HPE Tackles AI Ops R&D to Improve Energy Efficiency, Sustainability and Resiliency in Data Centers

11.18.2019

Hewlett Packard Enterprise (HPE) announced today an AI Ops R&D collaboration with the U.S Department of Energy’s National Renewable Energy Laboratory (NREL) to develop Artificial Intelligence (AI) and Machine Learning (ML) technologies to automate and improve operational efficiency, including resiliency and energy usage, in data centers for the exascale era. The effort is part of NREL’s ongoing mission as a world leader in advancing energy efficiency and renewable energy technologies to create and implement new approaches that reduce energy consumption and lower operating costs.

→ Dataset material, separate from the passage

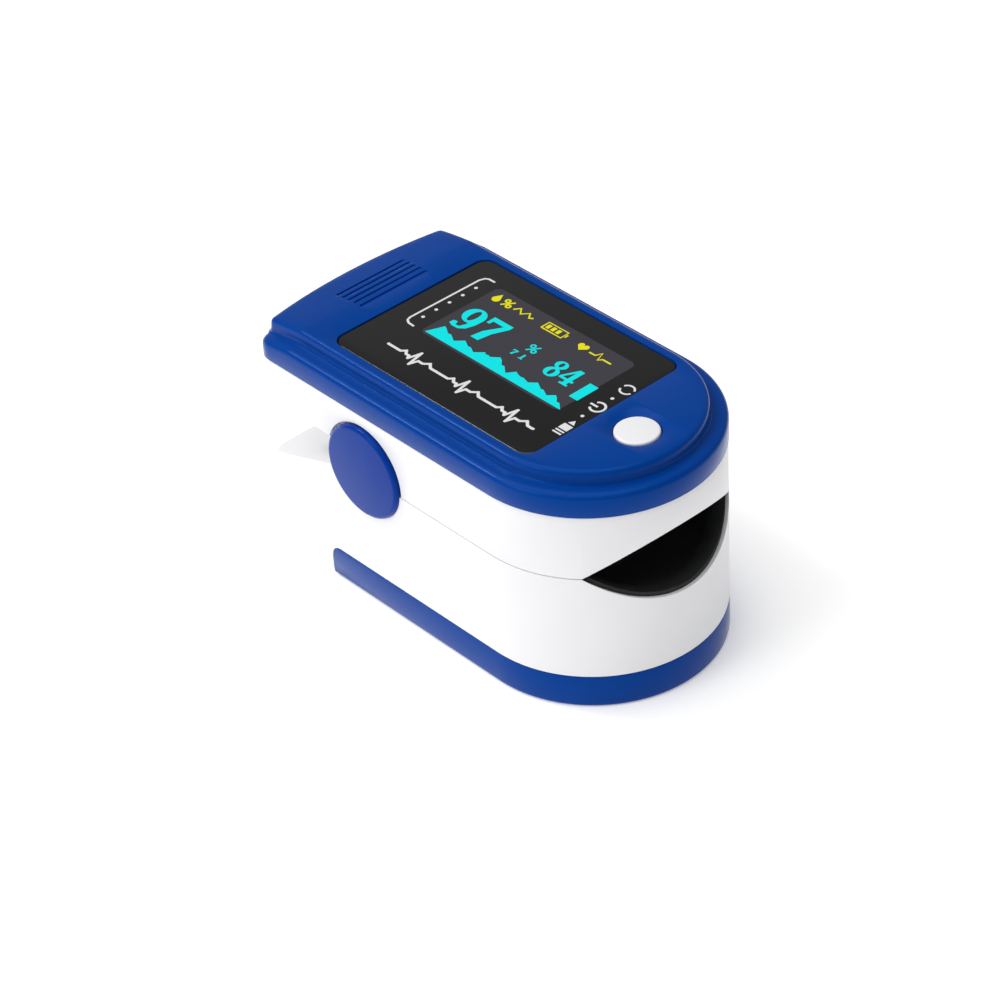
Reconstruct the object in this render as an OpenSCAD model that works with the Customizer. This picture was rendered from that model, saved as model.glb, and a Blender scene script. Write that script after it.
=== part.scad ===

The project is part of a three year collaboration that introduces monitoring and predictive analytics to power and cooling systems in NREL’s Energy Systems Integration Facility (ESIF) HPC Data Center.

HPE and NREL are using more than five years’ worth of historical data, which total more than 16 terabytes of data1, collected from sensors in NREL’s supercomputers, Peregrine and Eagle, and its facility, to train models for anomaly detection to predict and prevent issues before they occur.

The collaboration will also address future water and energy consumption in data centers, that in the U.S. alone will reach approximately 73 billion kWh and 174 billion gallons of water by 2020.2 HPE and NREL will focus on monitoring energy usage to optimize energy efficiency and sustainability as measured by key metrics such as Power Usage Effectiveness (PUE), Water Usage Effectiveness (WUE), and Carbon Usage Effectiveness (CUE).

Early results based on models trained with historical data have successfully predicted or identified events that previously occurred in NREL’s data center, demonstrating the promise of using predictive analytics in future data centers.

The AI Ops project sprung from HPE’s R&D efforts involved with PathForward, a program backed by the U.S. Department of Energy to accelerate the nation’s technology roadmap for exascale computing, which represents the next major leap in supercomputing. HPE realized a critical need to develop AI and automation capabilties to manage and optimize data center environments for the exascale era. Applying AI-driven operations to an exascale supercomputer – which will run at a speed that will represent a thousandfold increase over today’s systems – will enable energy-efficient operations, and increase resiliency and reliability through smart and automated capabilities.

“We are passionate about architecting new technologies that are impactful to powering the next era of innovation with exascale computing and its extent of operational needs,” said Mike Vildibill, vice president of Advanced Technologies Group, HPE. “We believe our journey to develop and test AI Ops with NREL, one of our longstanding and innovative partners, will allow the industry to build and maintain smarter and more efficient supercomputing data centers as they continue to scale power and performance.”

“Our research collaboration will span the areas of data management, data analytics, and AI/ML optimization for both manual and autonomous intervention in data center operations,” said Kristin Munch, manager for Data, Analysis and Visualization Group, National Renewable Energry Laboratory (NREL). “We’re excited to join HPE in this multi-year, multi-staged effort—and we hope to eventually build capabilities for an advanced smart facility after demonstrating these techniques in our existing data center.”

The project will use open source software and libraries such as TensorFlow, NumPy and Sci-kit to develop machine learning algorithms. The project will focus on the following key areas:

Monitoring: Collect, process and analyze vast volumes of IT and facility telemetry from disparate sources before applying algorithms to data in real-time
Analytics: Big data analytics and machine learning will be used to analyze data from various tools and devices spanning the data center facility
Control: Algorithms will be applied to enable machines to solve issues autonomously as well as intelligently automate repetitive tasks and perform predictive maintenance on both the IT and the datacenter facility
Datacenter operations: AI Ops will evolve to become a validation tool for continuous integration (CI) and continuous deployment (CD) for core IT functions that span the modern datacenter facility

HPE plans to demonstrate additional capabilities in the future with the enhancement of the HPE High Performance Cluster Management (HPCM) system to provide complete provisioning, management, and monitoring for clusters scaling to 100,000 nodes at a faster rate. Other testing plans include exploring integration of HPE InfoSight, a cloud-based AI-driven management tool that monitors, collects and analyzes data on IT infrastructure. HPE InfoSight is used to predict and prevent probable events to maintain the overall health of server performance.

The solution will be showcased at HPE booth 1325 at Supercomputing 2019 (SC 19) in Denver, Colorado.